**DATA SECTION**
————

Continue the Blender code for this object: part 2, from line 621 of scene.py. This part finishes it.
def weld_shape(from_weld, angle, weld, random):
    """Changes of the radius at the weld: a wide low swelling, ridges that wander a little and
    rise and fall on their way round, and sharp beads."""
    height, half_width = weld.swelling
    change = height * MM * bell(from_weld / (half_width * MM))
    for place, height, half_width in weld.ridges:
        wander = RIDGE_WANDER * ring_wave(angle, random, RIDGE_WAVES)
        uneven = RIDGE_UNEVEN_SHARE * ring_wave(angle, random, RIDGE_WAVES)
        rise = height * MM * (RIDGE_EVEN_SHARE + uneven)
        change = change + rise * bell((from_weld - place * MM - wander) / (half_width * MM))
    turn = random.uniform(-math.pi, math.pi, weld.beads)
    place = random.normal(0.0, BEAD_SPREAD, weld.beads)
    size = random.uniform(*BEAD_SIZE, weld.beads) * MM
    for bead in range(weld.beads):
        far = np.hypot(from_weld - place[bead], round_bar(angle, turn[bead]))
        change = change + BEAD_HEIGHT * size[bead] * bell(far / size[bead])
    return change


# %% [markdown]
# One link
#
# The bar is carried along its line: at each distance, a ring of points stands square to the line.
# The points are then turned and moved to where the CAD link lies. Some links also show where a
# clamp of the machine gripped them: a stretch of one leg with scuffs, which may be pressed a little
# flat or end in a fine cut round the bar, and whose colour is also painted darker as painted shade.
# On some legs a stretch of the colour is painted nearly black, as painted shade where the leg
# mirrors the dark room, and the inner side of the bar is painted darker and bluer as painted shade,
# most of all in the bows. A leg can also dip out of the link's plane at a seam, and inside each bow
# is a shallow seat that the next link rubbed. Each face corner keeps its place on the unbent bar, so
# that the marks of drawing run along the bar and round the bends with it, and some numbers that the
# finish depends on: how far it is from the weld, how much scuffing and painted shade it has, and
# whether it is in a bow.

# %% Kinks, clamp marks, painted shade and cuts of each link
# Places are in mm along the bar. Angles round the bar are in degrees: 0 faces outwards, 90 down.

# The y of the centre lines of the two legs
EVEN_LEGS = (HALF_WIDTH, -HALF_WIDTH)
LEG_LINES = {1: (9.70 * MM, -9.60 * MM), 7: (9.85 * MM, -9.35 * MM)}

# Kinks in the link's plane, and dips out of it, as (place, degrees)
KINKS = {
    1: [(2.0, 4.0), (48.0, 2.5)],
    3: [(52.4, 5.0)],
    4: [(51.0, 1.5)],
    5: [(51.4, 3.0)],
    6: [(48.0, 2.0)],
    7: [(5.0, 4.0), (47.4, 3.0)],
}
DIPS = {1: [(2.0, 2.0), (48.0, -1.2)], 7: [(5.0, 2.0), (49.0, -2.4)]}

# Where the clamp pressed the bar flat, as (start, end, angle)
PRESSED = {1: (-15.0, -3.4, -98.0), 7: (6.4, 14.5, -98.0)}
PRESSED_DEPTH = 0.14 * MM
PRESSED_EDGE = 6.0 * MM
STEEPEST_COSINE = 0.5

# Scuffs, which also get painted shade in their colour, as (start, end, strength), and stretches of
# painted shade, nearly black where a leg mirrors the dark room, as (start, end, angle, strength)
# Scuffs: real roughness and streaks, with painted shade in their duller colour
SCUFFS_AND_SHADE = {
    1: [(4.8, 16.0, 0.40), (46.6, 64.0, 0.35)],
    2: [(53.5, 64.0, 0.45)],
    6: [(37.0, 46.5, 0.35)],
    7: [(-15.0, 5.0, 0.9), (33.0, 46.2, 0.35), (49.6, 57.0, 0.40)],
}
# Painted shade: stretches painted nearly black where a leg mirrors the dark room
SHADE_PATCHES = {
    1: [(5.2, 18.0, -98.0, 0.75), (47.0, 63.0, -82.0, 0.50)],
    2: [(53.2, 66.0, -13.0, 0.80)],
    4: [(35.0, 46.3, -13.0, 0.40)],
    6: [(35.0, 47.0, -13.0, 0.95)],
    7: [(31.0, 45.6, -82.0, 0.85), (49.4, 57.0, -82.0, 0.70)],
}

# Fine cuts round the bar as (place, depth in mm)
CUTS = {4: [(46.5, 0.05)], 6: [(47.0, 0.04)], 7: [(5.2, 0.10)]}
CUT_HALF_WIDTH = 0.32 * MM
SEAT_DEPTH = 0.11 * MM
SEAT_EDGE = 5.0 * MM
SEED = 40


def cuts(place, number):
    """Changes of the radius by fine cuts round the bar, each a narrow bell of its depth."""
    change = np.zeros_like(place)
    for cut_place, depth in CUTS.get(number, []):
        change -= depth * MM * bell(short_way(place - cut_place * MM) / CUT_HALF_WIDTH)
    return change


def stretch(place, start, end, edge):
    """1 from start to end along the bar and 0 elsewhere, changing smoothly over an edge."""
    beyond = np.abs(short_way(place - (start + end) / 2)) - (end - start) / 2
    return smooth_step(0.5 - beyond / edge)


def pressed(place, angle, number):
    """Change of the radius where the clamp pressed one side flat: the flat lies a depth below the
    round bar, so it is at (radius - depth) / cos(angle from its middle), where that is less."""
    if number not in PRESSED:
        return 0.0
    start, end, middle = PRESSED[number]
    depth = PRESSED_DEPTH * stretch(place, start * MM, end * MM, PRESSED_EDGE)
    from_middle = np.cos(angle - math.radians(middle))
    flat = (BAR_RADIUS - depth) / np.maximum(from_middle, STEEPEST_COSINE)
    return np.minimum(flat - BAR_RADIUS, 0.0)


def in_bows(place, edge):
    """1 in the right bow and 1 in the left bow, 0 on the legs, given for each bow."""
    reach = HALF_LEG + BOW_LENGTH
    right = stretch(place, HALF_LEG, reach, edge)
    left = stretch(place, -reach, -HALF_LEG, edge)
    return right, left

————

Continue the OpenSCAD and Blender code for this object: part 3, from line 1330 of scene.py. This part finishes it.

————

**PROBLEM TO WORK ON**
Start with the line that contains "Continue the Blender" and end with the line that contains "# Places are"; give those lines again exactly, and no others.

**SOLVED PROBLEM**
Continue the Blender code for this object: part 2, from line 621 of scene.py. This part finishes it.
def weld_shape(from_weld, angle, weld, random):
    """Changes of the radius at the weld: a wide low swelling, ridges that wander a little and
    rise and fall on their way round, and sharp beads."""
    height, half_width = weld.swelling
    change = height * MM * bell(from_weld / (half_width * MM))
    for place, height, half_width in weld.ridges:
        wander = RIDGE_WANDER * ring_wave(angle, random, RIDGE_WAVES)
        uneven = RIDGE_UNEVEN_SHARE * ring_wave(angle, random, RIDGE_WAVES)
        rise = height * MM * (RIDGE_EVEN_SHARE + uneven)
        change = change + rise * bell((from_weld - place * MM - wander) / (half_width * MM))
    turn = random.uniform(-math.pi, math.pi, weld.beads)
    place = random.normal(0.0, BEAD_SPREAD, weld.beads)
    size = random.uniform(*BEAD_SIZE, weld.beads) * MM
    for bead in range(weld.beads):
        far = np.hypot(from_weld - place[bead], round_bar(angle, turn[bead]))
        change = change + BEAD_HEIGHT * size[bead] * bell(far / size[bead])
    return change


# %% [markdown]
# One link
#
# The bar is carried along its line: at each distance, a ring of points stands square to the line.
# The points are then turned and moved to where the CAD link lies. Some links also show where a
# clamp of the machine gripped them: a stretch of one leg with scuffs, which may be pressed a little
# flat or end in a fine cut round the bar, and whose colour is also painted darker as painted shade.
# On some legs a stretch of the colour is painted nearly black, as painted shade where the leg
# mirrors the dark room, and the inner side of the bar is painted darker and bluer as painted shade,
# most of all in the bows. A leg can also dip out of the link's plane at a seam, and inside each bow
# is a shallow seat that the next link rubbed. Each face corner keeps its place on the unbent bar, so
# that the marks of drawing run along the bar and round the bends with it, and some numbers that the
# finish depends on: how far it is from the weld, how much scuffing and painted shade it has, and
# whether it is in a bow.

# %% Kinks, clamp marks, painted shade and cuts of each link
# Places are in mm along the bar. Angles round the bar are in degrees: 0 faces outwards, 90 down.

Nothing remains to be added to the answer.